DATA SUPPLIED:
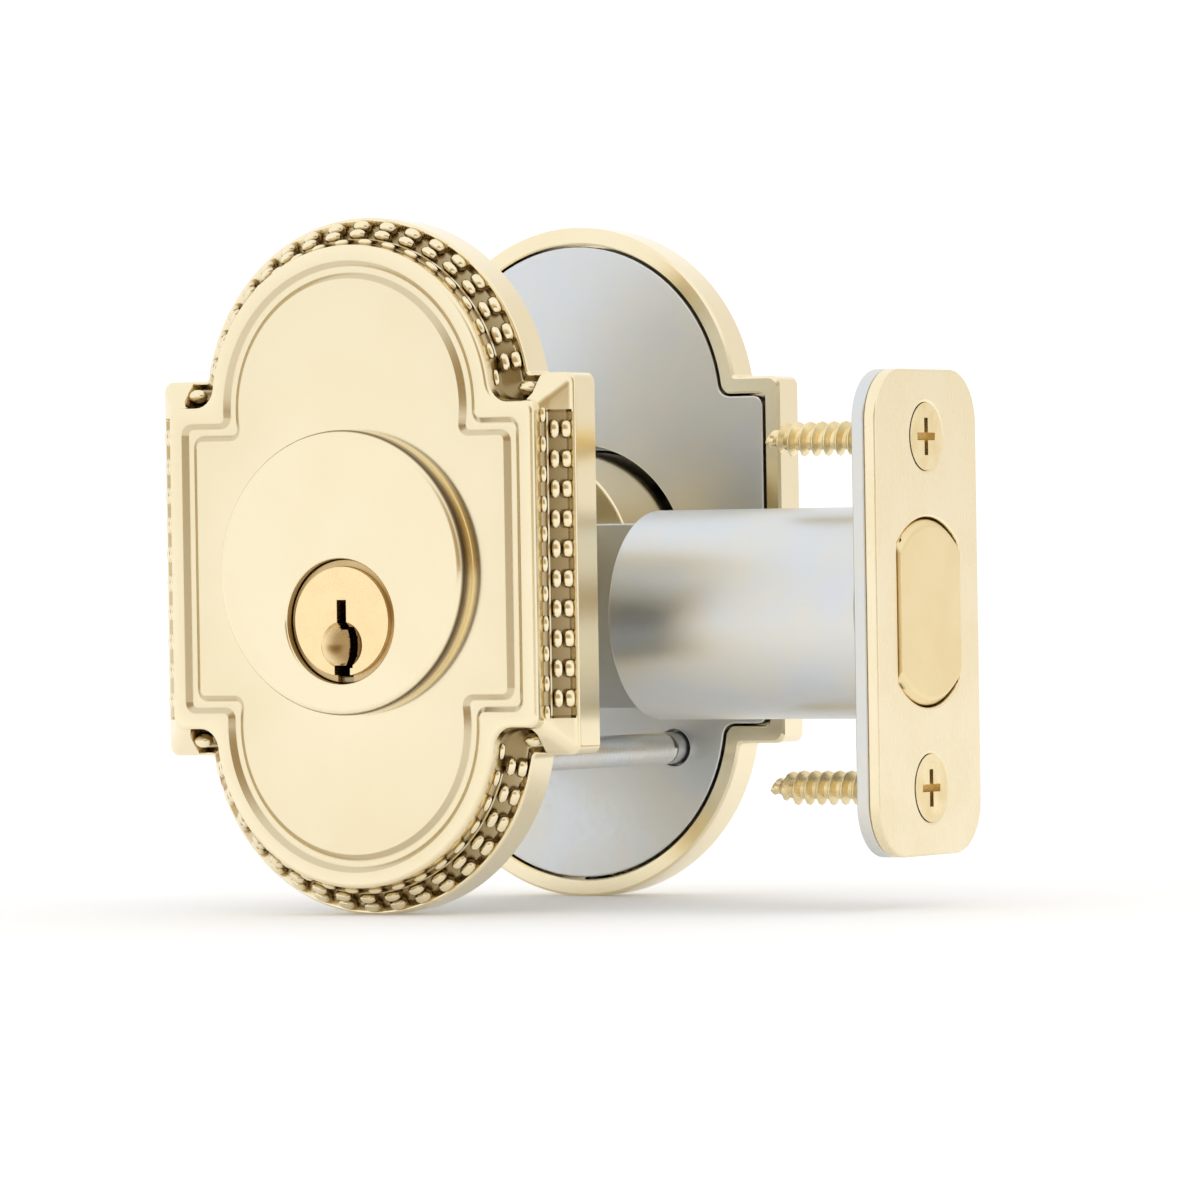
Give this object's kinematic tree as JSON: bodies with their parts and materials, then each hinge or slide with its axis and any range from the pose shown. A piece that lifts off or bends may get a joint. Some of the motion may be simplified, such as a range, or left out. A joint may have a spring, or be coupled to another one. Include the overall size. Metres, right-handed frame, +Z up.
{
  "type": "deadbolt door lock",
  "caption": "Double-cylinder tubular deadbolt with lobed, beaded brass escutcheons on both faces, round barrel, crank-driven sliding bolt and rectangular faceplate.",
  "frame": {"origin": "where the plug and hub axis crosses the middle plane of the door", "axes": "+X towards the door's edge and the bolt's tip, -Y out of the outside face of the door, +Z up"},
  "size_m": [0.0891, 0.068, 0.0824],
  "materials": {
    "polished_brass": "bright polished and lacquered",
    "plug_brass": "satin turned",
    "raw_brass": "as machined",
    "bolt_brass": "brushed along its length",
    "zinc_steel": "bright zinc plated",
    "steel": "ground",
    "spring_steel": "drawn wire",
    "brass_screw": "brass plated",
    "nylon": "moulded"
  },
  "bodies": {
    "lock_body": {"outside_escutcheon": "polished_brass", "outside_cylinder": "polished_brass", "outside_driver_pins": "steel", "outside_pin_springs": "spring_steel", "outside_chamber_cover": "raw_brass", "outside_ring_nut": "zinc_steel", "mounting_plate": "zinc_steel", "mounting_posts": "zinc_steel", "inside_escutcheon": "polished_brass", "inside_cylinder": "polished_brass", "inside_driver_pins": "steel", "inside_pin_springs": "spring_steel", "inside_chamber_cover": "raw_brass", "inside_ring_nut": "zinc_steel", "base_plate": "zinc_steel", "set_screw": "steel", "through_bolts": "zinc_steel", "faceplate": "polished_brass", "faceplate_screws": "brass_screw", "back_plate": "zinc_steel", "barrel": "zinc_steel", "hub_bushes": "nylon", "case_channel": "zinc_steel", "case_cover": "zinc_steel", "case_rivets": "steel"},
    "outside_plug": {"outside_plug": "plug_brass", "outside_key_pins": "raw_brass", "outside_plug_cap": "raw_brass", "outside_cap_pin": "steel"},
    "hub": {"hub": "zinc_steel", "crank_pin": "steel", "outside_tailpiece": "zinc_steel", "inside_tailpiece": "zinc_steel"},
    "bolt": {"bolt": "bolt_brass", "bolt_rod": "steel", "bolt_slide": "zinc_steel", "slide_pins": "steel"},
    "inside_plug": {"inside_plug": "plug_brass", "inside_key_pins": "raw_brass", "inside_plug_cap": "raw_brass", "inside_cap_pin": "steel"}
  },
  "joints": [
    {"name": "bolt_throw", "type": "slide", "parent": "lock_body", "child": "bolt", "axis": [1, 0, 0], "range_m": [0, 0.0254]},
    {"name": "hub_turn", "type": "hinge", "parent": "lock_body", "child": "hub", "pos_m": [0, 0, 0], "axis": [0, 1, 0], "range_deg": [0, 90]},
    {"name": "outside_plug_turn", "type": "hinge", "parent": "lock_body", "child": "outside_plug", "pos_m": [0, 0, 0], "axis": [0, 1, 0], "range_deg": [0, 90]},
    {"name": "inside_plug_turn", "type": "hinge", "parent": "lock_body", "child": "inside_plug", "pos_m": [0, 0, 0], "axis": [0, -1, 0], "range_deg": [0, 90]}
  ],
  "couplings": [
    {"joint": "hub_turn", "follows": "bolt_throw", "rad_per_m": 61.842},
    {"joint": "outside_plug_turn", "follows": "bolt_throw", "rad_per_m": 61.842}
  ]
}
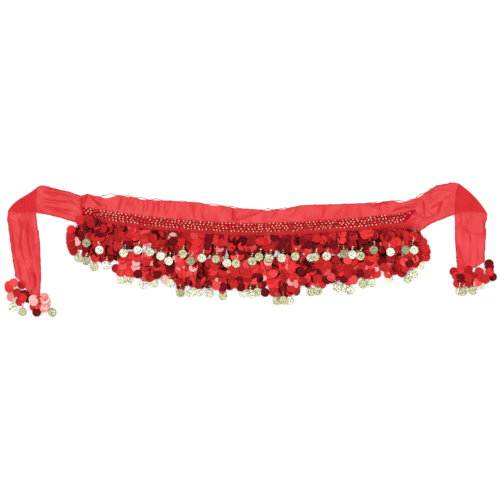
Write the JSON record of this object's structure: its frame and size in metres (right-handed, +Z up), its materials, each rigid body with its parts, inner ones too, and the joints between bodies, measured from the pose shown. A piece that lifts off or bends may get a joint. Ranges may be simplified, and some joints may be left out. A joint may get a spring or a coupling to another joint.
{
  "type": "belly dance hip scarf",
  "caption": "Sheer red chiffon hip scarf laid flat, with a beaded band, tiers of paillette and coin fringe, and folded ties.",
  "frame": {"origin": "on the surface that the scarf rests on, under the middle of its outline", "axes": "+X along the scarf towards its right tie, +Y towards the upper edge of the body panel, +Z up, away from the surface"},
  "size_m": [1.2277, 0.3345, 0.0058],
  "materials": {
    "chiffon": "sheer, soft weave with a dull sheen",
    "beadwork": "dense red cloth under gold seed beads",
    "paillettes": "mirror-like red foil",
    "gold_beads": "polished gold-coloured seed beads",
    "coins": "pale gold plate with pressed relief",
    "thread": "crocheted red thread"
  },
  "bodies": {
    "root": {"body_panel": "chiffon", "left_tie": "chiffon", "right_tie": "chiffon", "bead_band": "beadwork", "upper_fringe": "paillettes", "lower_fringe": "paillettes", "left_tie_fringe": "paillettes", "right_tie_fringe": "paillettes"}
  },
  "joints": []
}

EXERCISE DETAILS: Determine the number of lines in the entries above where the string "bodies" appears. Answer with the number alone.

REPLY TO THE TASK: 4